Français d'origine algérienne, Toufik (26 ans) travaille à la Mairie et ira voter au premier tour, mais il dit comprendre la position de ses camarades. `On ne s'intéresse à eux qu'en période électorale. Les immeubles datent des années 60 et ne sont même pas entretenus. Quand les pompiers arrivent lors d'un incendie, ils sont toujours fâchés, car rien n'est prévu´, dit celui qui donnera sa voix au premier tour à Arlette Laguiller. Au deuxième tour, il votera blanc. Au-delà de l'attention à porter aux jeunes, il estime que pour les intéresser au jeu électoral, il faudrait d'abord que l'inscription sur les listes électorales soit systématique. `La démarche d'aller à la mairie pour s'inscrire freine les jeunes. Il faut y mettre fin´, suggère-t-il. Cheveux grisonnants, Benghendouz (65 ans) tente de raisonner les jeunes, mais en vain. `Je les comprends, mais il faut qu'ils aillent voter pour montrer qu'ils sont un poids électoral, notamment pour barrer la route à l'extrême droite´, estime David, 29 ans, animateur à la Maison des jeunes, persuadé qu'il y a des jeunes de la communauté maghrébine qui se sentent concernés par les présidentielles.

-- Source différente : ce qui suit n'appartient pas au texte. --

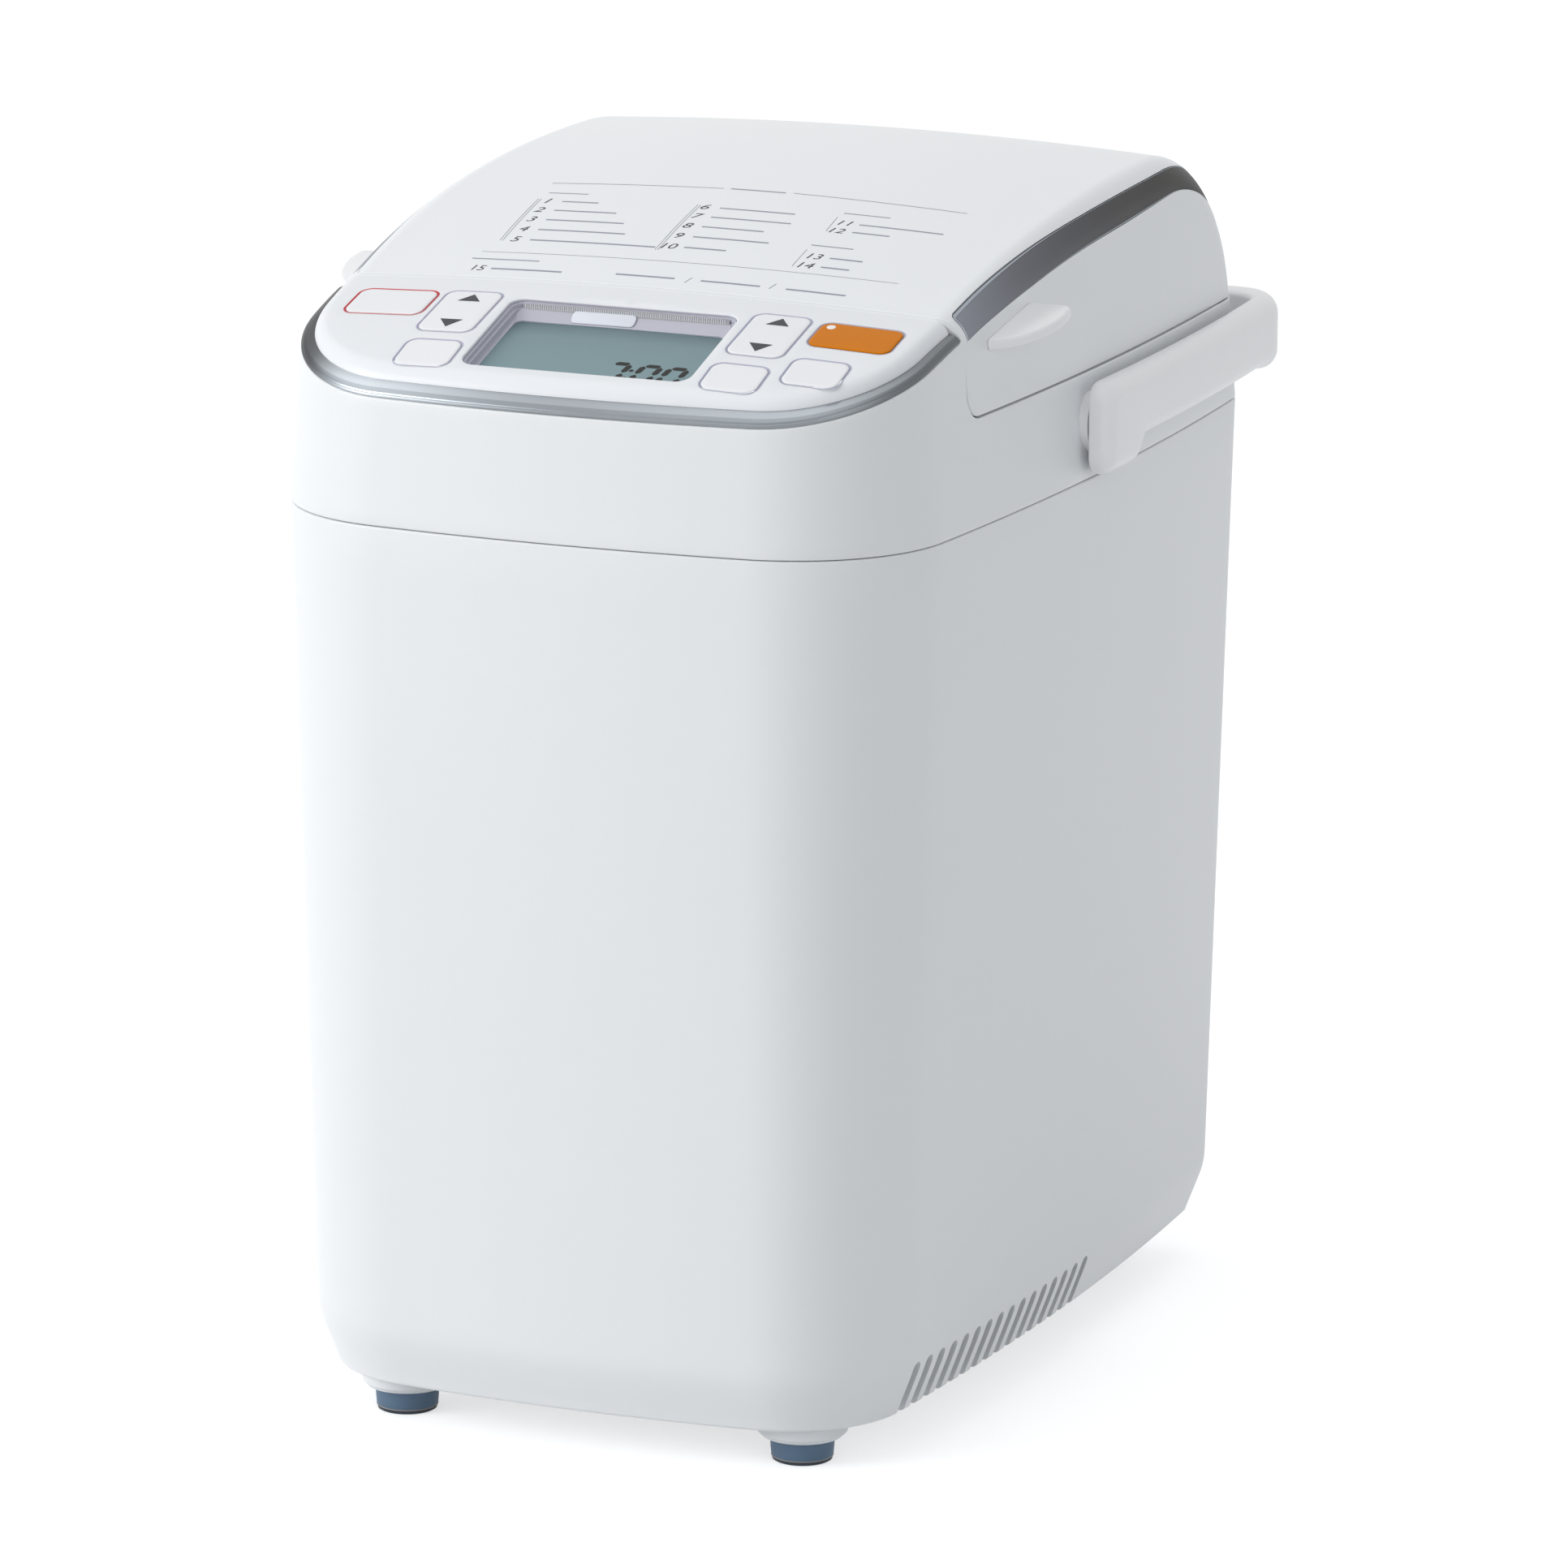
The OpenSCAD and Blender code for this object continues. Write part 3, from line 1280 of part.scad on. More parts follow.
// Belt with a running gap to both pulleys
module drive_belt() place() color("#26282a") {
  translate([0, 0, pulley_z + (pulley_t - belt_w) / 2])
    linear_extrude(belt_w)
      difference() {
        around_pulleys(clear + belt_t);
        around_pulleys(clear);
      }
}
module motor() place() color("#9a9da0") {
  translate([0, motor_y, chassis_z + chassis_t + 0.1])
    difference() {
      union() {
        cylinder(r = motor_r, h = motor_h);
        translate([0, 0, motor_h - eps]) cylinder(r = 10, h = 6);
        for (x = [-1, 1]) translate([x * motor_r - 6, -7, 0]) cube([12, 14, 3]);
      }
      translate([0, 0, -over]) cylinder(r = shaft_r + running_gap, h = 18);
    }
}
module power_board() place() color("#8a6b3a") {
  y = 60;
  z = 100;
  x = -side_x(y) + lower_in(z) + case_wall + 0.3;
  translate([x, y, z]) {
    cube([board_t, 54, 90]);
    translate([board_t - eps, 8, 20]) cube([13, 24, 26]);
    translate([board_t - eps, 6, 60]) cube([9, 18, 18]);
  }
}

// ---- Pan ----
socket_z = chamber_floor_z + sheet_t;
socket_h = 9;
pan_foot_r = 26;
pan_z = coupling_z + coupling_h + 1.5;
pan_rim_z = pan_z + pan_h;
module pan_socket() place() color(silver) {
  at_chamber(socket_z)
    difference() {
      union() {
        cylinder(r = pan_foot_r + 9, h = 2);
        cylinder(r = pan_foot_r + 3.5, h = socket_h);
      }
      translate([0, 0, -over]) cylinder(r = pan_foot_r + 1, h = socket_h + 2 * over);
    }
}
module bread_pan() place() color("#5c5f63") {
  rim_w = 4;
  at_chamber(0)
    difference() {
      union() {
        translate([0, 0, pan_z]) linear_extrude(pan_h) soft_rect(pan_w, pan_d, pan_corner_r);
        // Rolled rim
        translate([0, 0, pan_rim_z - 3]) linear_extrude(3) soft_rect(pan_w + rim_w, pan_d + rim_w, pan_corner_r + 2);
        // Foot ring that drops into the socket
        translate([0, 0, socket_z + 0.3]) cylinder(r = pan_foot_r, h = pan_z - socket_z - 0.3 + eps);
        // Ears for the wire handle
        for (x = [-1, 1])
          translate([x * (pan_w / 2 + 1.8), 0, pan_rim_z - 5]) {
            rotate([0, 90, 0]) cylinder(r = 6, h = 3.6, center = true);
          }
      }
      translate([0, 0, pan_z + pan_floor_t])
        linear_extrude(pan_h) soft_rect(pan_w - 2 * sheet_t, pan_d - 2 * sheet_t, pan_corner_r - sheet_t);
      translate([0, 0, socket_z - over]) cylinder(r = pan_foot_r - 2, h = pan_z - socket_z + over);
      translate([0, 0, pan_z - 5]) cylinder(r = pan_bush_r + fit_gap, h = 20);
      translate([0, 0, pan_rim_z - 5]) rotate([0, 90, 0]) cylinder(r = bail_r + clear, h = pan_w + 40, center = true);
    }
}
pan_bush_r = 6.5;
seal_h = 5.4;
pan_floor_t = 2;
// Seal and bush through which the blade's shaft enters the pan
module pan_seal() place() color("#3a3d40") {
  at_chamber(pan_z - 0.8)
    difference() {
      union() {
        cylinder(r = pan_bush_r, h = seal_h);
        translate([0, 0, 0.8 + pan_floor_t + fit_gap]) cylinder(r = pan_bush_r + 4, h = 2);
      }
      translate([0, 0, -over]) cylinder(r = shaft_r + running_gap, h = seal_h + 2 * over);
    }
}
wing_z = coupling_z + 7.6;
wing_reach = coupling_r + 2;
module pan_shaft() place() color(silver) {
  at_chamber(wing_z) {
    cylinder(r = shaft_r, h = pan_z + 21.2 - wing_z);
    // Wing that the driver's arms push
    translate([-2.5, -wing_reach, 0]) cube([5, 2 * wing_reach, 3.6]);
  }
}
module kneading_blade() place() color("#5c5f63") {
  at_chamber(pan_z + 5.4)
    difference() {
      union() {
        cylinder(r = 8, h = 20);
        hull() {
          translate([0, -2.2, 0]) cube([10, 4.4, 20]);
          translate([blade_len - 8, -1.6, 0]) cube([8, 3.2, 10]);
          translate([blade_len * 0.6, -1.8, 0]) cube([4, 3.6, 34]);
        }
      }
      translate([0, 0, -over]) cylinder(r = shaft_r + pin_gap, h = 17);
    }
}
bail_x = pan_w / 2 + 6;
bail_bend_r = 10;
module bail_arm() {
  translate([bail_x, 0, 0]) sphere(bail_r);
  rotate([0, 90, 0]) translate([0, 0, pan_w / 2 + 0.6]) cylinder(r = bail_r, h = bail_x - pan_w / 2 - 0.6);
  translate([bail_x, 0, 0]) rotate([-90, 0, 0]) cylinder(r = bail_r, h = bail_h - bail_bend_r);
  translate([bail_x - bail_bend_r, bail_h - bail_bend_r, 0])
    rotate_extrude(angle = 90) translate([bail_bend_r, 0]) circle(bail_r);
}
// Wire handle of the pan, folded down towards the rear
module pan_bail() place() color(silver) {
  at_chamber(pan_rim_z - 5) {
    both_sides() bail_arm();
    translate([0, bail_h, 0])
      rotate([0, 90, 0]) cylinder(r = bail_r, h = 2 * (bail_x - bail_bend_r), center = true);
  }
}

lower_case();
upper_case();
base_plate();
rubber_feet();
case_screws();
cord_gland();
panel_trim();
panel_cover();
display_bezel();
display_glass();
display_module();
cancel_key();
course_key();
crust_key();
time_key();
timer_key();
cycle_key();
start_key();
start_lamp();
key_switches();
control_board();
power_board();
lid_cover();
lid_side_right();
lid_side_left();
lid_trim_right();
lid_trim_left();
lid_tabs();
lid_frame();
lid_liner();
lid_gasket();
steam_grille();
hinge_knuckles();
hinge_brackets();
hinge_pins();
carry_handle();
handle_pivots();
chamber();
chamber_rim();
heater();
temperature_sensor();
chassis();
pan_socket();
bread_pan();
pan_bail();
pan_shaft();
pan_seal();
kneading_blade();
motor();
motor_pulley();
drive_belt();
drive_pulley();
drive_shaft();
drive_bearing();
drive_coupling();
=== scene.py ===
from math import asin, atan2, cos, exp, log1p, pi, radians, sin, sqrt

import bmesh
import bpy
from mathutils import Matrix, Vector
from mathutils.bvhtree import BVHTree
from mathutils.geometry import delaunay_2d_cdt, tessellate_polygon


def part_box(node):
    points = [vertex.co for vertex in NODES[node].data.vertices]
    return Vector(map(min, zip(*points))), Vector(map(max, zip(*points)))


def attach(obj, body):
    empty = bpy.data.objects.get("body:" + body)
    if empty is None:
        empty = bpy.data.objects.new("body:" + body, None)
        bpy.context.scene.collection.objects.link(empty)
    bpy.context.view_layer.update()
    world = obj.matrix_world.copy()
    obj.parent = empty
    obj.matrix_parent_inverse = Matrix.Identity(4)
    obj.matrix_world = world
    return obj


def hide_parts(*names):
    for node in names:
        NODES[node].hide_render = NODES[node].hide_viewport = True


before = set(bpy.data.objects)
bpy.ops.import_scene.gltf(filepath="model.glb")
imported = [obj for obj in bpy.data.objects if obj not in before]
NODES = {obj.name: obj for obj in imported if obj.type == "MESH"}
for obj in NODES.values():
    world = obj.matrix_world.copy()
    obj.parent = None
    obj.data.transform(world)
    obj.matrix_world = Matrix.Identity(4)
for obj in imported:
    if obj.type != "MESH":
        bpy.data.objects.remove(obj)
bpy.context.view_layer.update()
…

La situation des Minguettes n'est pourtant pas ignorée par les autorités municipales. `C'est un quartier en souffrance, malgré les efforts importants consentis depuis 1983. La ségrégation y gagne du terrain et le phénomène de getthoïsation se poursuit´, admet l'élu communiste Guy Fisher, sénateur du département du Rhône et conseiller général Vénissieux-sud, regrettant la triste association opérée par certains entre insécurité-délinquance et jeunes-Maghrébins. La conséquence de cette attitude fustigeante notamment en période électorale se traduit par l'abstention ou le renforcement du score de l'extrême droite. `Nous devons lutter contre l'échec scolaire dans ces quartiers et réfléchir à un système d'éducation adapté. Sur le plan politique, je trouve qu'on manque de volonté affirmée pour tendre la perche à ces jeunes et qu'on a tendance à les laisser sur le bord du chemin. Le résultat est qu'ils s'adonnent à la drogue et se tournent vers l'économie souterraine´, analyse M. Fisher, reconnaissant que les efforts ne sont pas à l'échelle des enjeux.